German central banker warns Brexit deal for the City unlikely
Andreas Dombret urged Square Mile banks to apply for permission to operate in the EU or risk being left ‘high and dry’.
The City of London should prepare to be cut off from European financial markets following Brexit, a top German central banker has warned.
Andreas Dombret, executive board member at the Bundesbank, also urged Square Mile banks to apply for permission to operate in the EU or risk being left “high and dry”.
“A ‘no deal’ on financial services is – like it or not – a realistic outcome,” Mr Dombret said in a speech delivered in London on Thursday.
He also cast doubt over the prospect of a transition period or a so-called “mutual recognition” deal, whereby Britain and the EU would accept each other’s financial rules.
“I am sceptical as to whether such a mutual recognition framework is actually possible.
“Moreover, a future agreement may very well be quite limited – for example, to the exchange of goods. Labour migration is likely to be excluded; at least, this has been mentioned as a red line for the UK government. And free trade in services also seems less and less likely.”
Mutual recognition would award substantial powers to technical committees of supervisors, thereby undermining national sovereignty and democratic legitimacy, crossing the UK’s “red lines”, he argued.
UK-based banks and insurers are widely expected to start pulling the trigger on Brexit contingency plans by the end of the first quarter, when the UK will be about 12 months away from leaving the EU.
Germany is set to be one of the main beneficiaries of any exodus, though businesses are also expected to flee the UK for rival financial hubs including Dublin, Paris, Luxembourg and Milan.
He went to “strongly advise” banks not to slow down their efforts to apply for licences to operate in the EU, in the “vague” hope of a transition period.
“I strongly advise banks not to slow down in their preparatory efforts because of a vague possibility of a transitional period,” Mr Dombret added.
“The first quarter of this year has been named by many in the financial industry as a point of no return for pushing the button on their Brexit contingency plans. In my view, this is still a fair estimate.
“Those who do not complete their plans and start implementing them by March this year risk being left high and dry by Brexit one year later.”

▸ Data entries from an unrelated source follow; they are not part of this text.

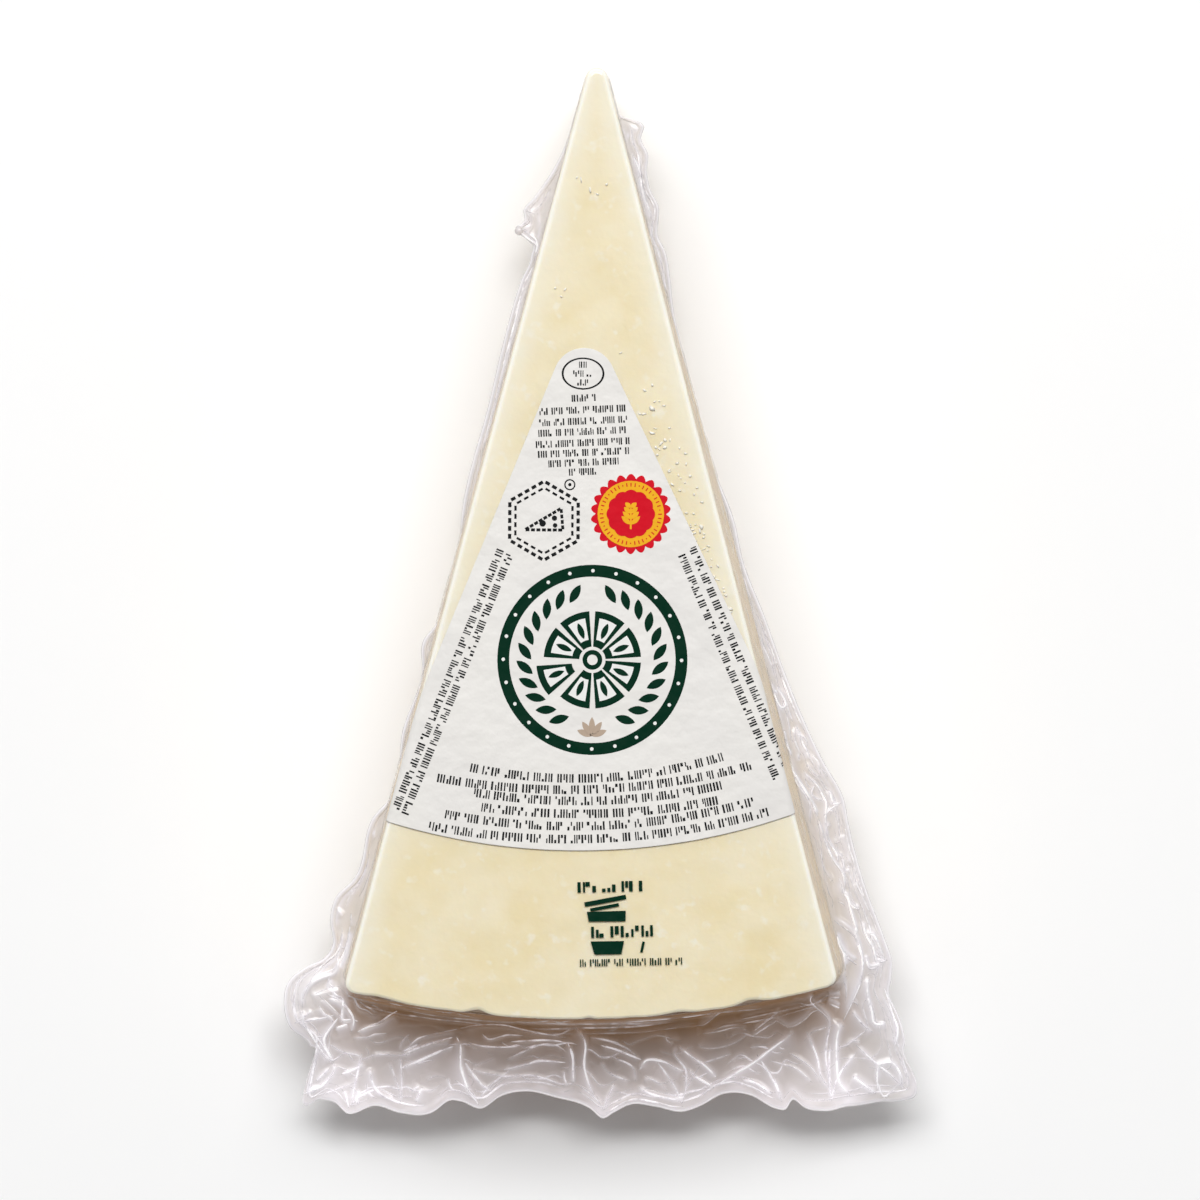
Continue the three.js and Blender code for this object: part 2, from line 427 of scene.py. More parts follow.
def strip(rings: int, around: int, first: int = 0) -> list[tuple[int, ...]]:
    """Quads between closed rings of points, each ring following the last.

    Args:
        rings: how many rings there are.
        around: how many points each ring has.
        first: index of the first ring's first point.

    Returns:
        The faces, as point indices, facing out when the rings run down the outside.
    """
    here = np.arange(around)
    after = (here + 1) % around
    faces = []
    for ring in range(rings - 1):
        upper = first + ring * around
        lower = upper + around
        faces.append(np.stack([upper + here, upper + after, lower + after, lower + here], 1))
    return [tuple(face) for face in np.concatenate(faces).tolist()]


def sheet(rows: int, columns: int) -> list[tuple[int, ...]]:
    """Quads over an open grid of points, facing up when rows run down the face.

    Args:
        rows: how many rows of points there are.
        columns: how many points a row has.

    Returns:
        The faces, as point indices.
    """
    here = (np.arange(rows - 1)[:, None] * columns + np.arange(columns - 1)).ravel()
    quads = np.stack([here, here + columns, here + columns + 1, here + 1], 1)
    return [tuple(face) for face in quads.tolist()]


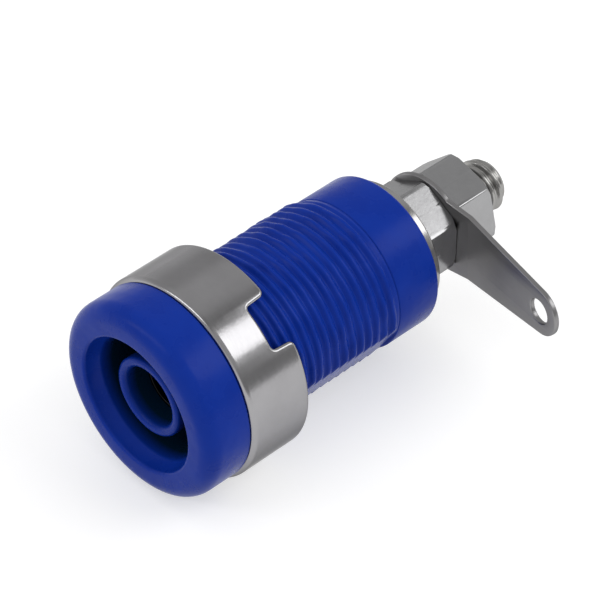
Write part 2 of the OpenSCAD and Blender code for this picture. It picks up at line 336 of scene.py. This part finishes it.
def nutRows(nut, front, rear, angle):
    r = hexRadius(nut, angle)
    faceR = min(nut["faceR"], r - nut["leastChamfer"])
    drop = (r - faceR) * tan(radians(nut["chamferAngle"]))
    e = min(nut["edge"], (r - faceR) / 2)
    faceSide = [(nut["boreR"] + nut["mouth"], 0), (faceR - e, 0), (faceR + e / 2, e / 3)]
    faceSide += [(r - e / 2, drop - e / 3), (r, drop + e)]
    rows = [(a, front + b) for a, b in faceSide]
    rows += [(a, rear - b) for a, b in reversed(faceSide)]
    rows += [(nut["boreR"], rear - nut["mouth"]), (nut["boreR"], front + nut["mouth"])]
    return rows


def makeHexNut(name, front, rear, cornerAngle):
    nearCorner = [-8, -4, -2.6, -1.8, -1.2, -0.6, 0, 0.6, 1.2, 1.8, 2.6, 4, 8]
    offsets = nearCorner + [12, 16, 20, 24, 28, 30, 32, 36, 40, 44, 48]
    angles = [radians(cornerAngle + 60 * side + step) for side in range(6) for step in offsets]
    rowsAt = lambda angle: nutRows(hexNut, front, rear, angle - radians(cornerAngle))
    return pieceFrom(turnedMesh(rowsAt, angles), name, 30)


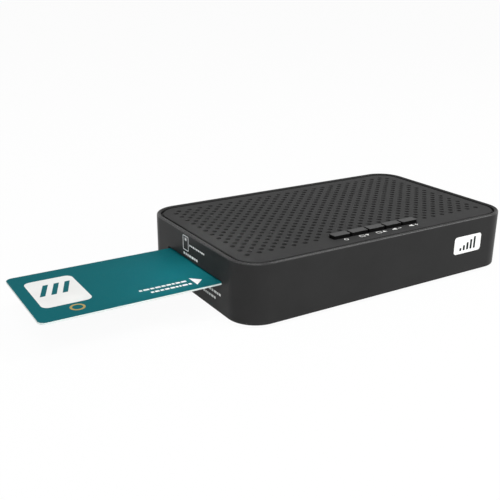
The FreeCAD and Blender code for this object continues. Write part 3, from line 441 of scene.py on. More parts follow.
def fit(
    thing: Thing,
    finish: "Finish",
    *replaced: str,
    body: str = "receiver",
    slot: str = "",
    crease: float = 35.0,
) -> Thing:
    """Brings a finished solid into the frame and dresses it.

    Args:
        thing: Solid, in mm.
        finish: What it is made of.
        replaced: CAD nodes that it stands for.
        body: Body that it rides on.
        slot: Material slot that it would take its finish from; not used.
        crease: Angle in degrees above which an edge looks sharp.

    Returns:
        The piece.
    """
    mesh = bmesh.new()
    mesh.from_mesh(thing.data)
    bmesh.ops.remove_doubles(mesh, verts=mesh.verts, dist=2e-5)
    bmesh.ops.dissolve_degenerate(mesh, dist=1e-5, edges=mesh.edges)
    mesh.transform(Matrix.Scale(MM, 4))
    for face in mesh.faces:
        face.smooth = True
    limit = math.radians(crease)
    for edge in mesh.edges:
        edge.smooth = len(edge.link_faces) == 2 and edge.calc_face_angle(math.pi) < limit
    mesh.to_mesh(thing.data)
    mesh.free()
    thing.modifiers.new("even", "WEIGHTED_NORMAL").keep_sharp = True
    settle(thing)
    if not any(thing.data.materials):
        thing.data.materials.clear()
        thing.data.materials.append(finish.material())
    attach(thing, body)
    slot or finish.slot
    if replaced:
        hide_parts(*replaced)
    log.info("%s: %d faces, on %s", thing.name, len(thing.data.polygons), body)
    return thing


def dress(finish: "Finish", *nodes: str) -> None:
    """Gives CAD nodes whose shape stays their real finish.

    Args:
        finish: What they are made of.
        nodes: Their names.
    """
    for name in nodes:
        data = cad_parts[name].data
        if not data.materials:
            data.materials.append(None)
        for place in range(len(data.materials)):
            data.materials[place] = finish.material()
        log.info("%s: dressed as %s", name, finish.name)


# ---------------------------------------------------------------- geometry trees

SUM = "ShaderNodeMath"
TRUTH = "FunctionNodeBooleanMath"
VECTOR = "ShaderNodeVectorMath"
COMBINE = "ShaderNodeCombineXYZ"
SPLIT = "ShaderNodeSeparateXYZ"
PLACE = "GeometryNodeInputPosition"
MOVE = "GeometryNodeSetPosition"
JOIN = "GeometryNodeJoinGeometry"
REAL = "GeometryNodeRealizeInstances"
COPIES = "GeometryNodeInstanceOnPoints"
CHANCE = "FunctionNodeRandomValue"


def build_tree(name: str, inputs: dict[str, str], rows: list[Row]) -> bpy.types.NodeTree:
    """Builds a geometry tree that ends in real geometry with its material.

    Args:
        name: Name of the tree.
        inputs: Kind of each named input after the geometry.
        rows: Its nodes; the last one gives the geometry.

    Returns:
        The tree.
    """
    tree = bpy.data.node_groups.new(name, "GeometryNodeTree")
    tree.is_modifier = True
    for label, kind in {"Geometry": "Geometry", **inputs, "Material": "Material"}.items():
        tree.interface.new_socket(name=label, in_out="INPUT", socket_type=f"NodeSocket{kind}")
    tree.interface.new_socket(name="Geometry", in_out="OUTPUT", socket_type="NodeSocketGeometry")
    start = add_node(tree, "NodeGroupInput")
    known = {socket.name: socket for socket in start.outputs if socket.name}
    ends: list[Row] = [
        ("real", REAL, {}, {"Geometry": rows[-1][0]}),
        ("dressed", "GeometryNodeSetMaterial", {}, {"Geometry": "real", "Material": "Material"}),
    ]
    made = wire(tree, known, rows + ends)
    add_node(tree, "NodeGroupOutput", {"Geometry": made["dressed"]})
    return tree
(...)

US banking giant Goldman Sachs – which employs around 6,500 UK staff – is set to at least double its Frankfurt office to 400 employees through a mix of relocation and local hiring, and has also signed a lease on a yet-to-be-built skyscraper that can house up to 800 workers, with options to take up additional space.
Paris – where Goldman employs around 150 staff – will serve as a dual hub alongside Frankfurt, with additional moves to offices including Milan, Madrid, Stockholm and Dublin.
American peer Morgan Stanley is understood to have plans to move 200 of its 6,000 UK staff to Frankfurt, but is taking a similar approach by bulking up offices in Milan, Madrid and Paris – while Citigroup notified its bankers in July that it may need to create 150 new roles at its Frankfurt offices as well as those in Amsterdam, Dublin, Luxembourg, Madrid and Paris.
JP Morgan, which has 16,000 staff in the UK, will ramp up operations at a number of its EU sites with plans to move up to 1,000 London front and back office roles.
A raft of Asian banks including Nomura, Daiwa, Sumitomo Mitsui Financial Group (SMFG) and Mizuho Securities are also on track to expand their operations in Frankfurt.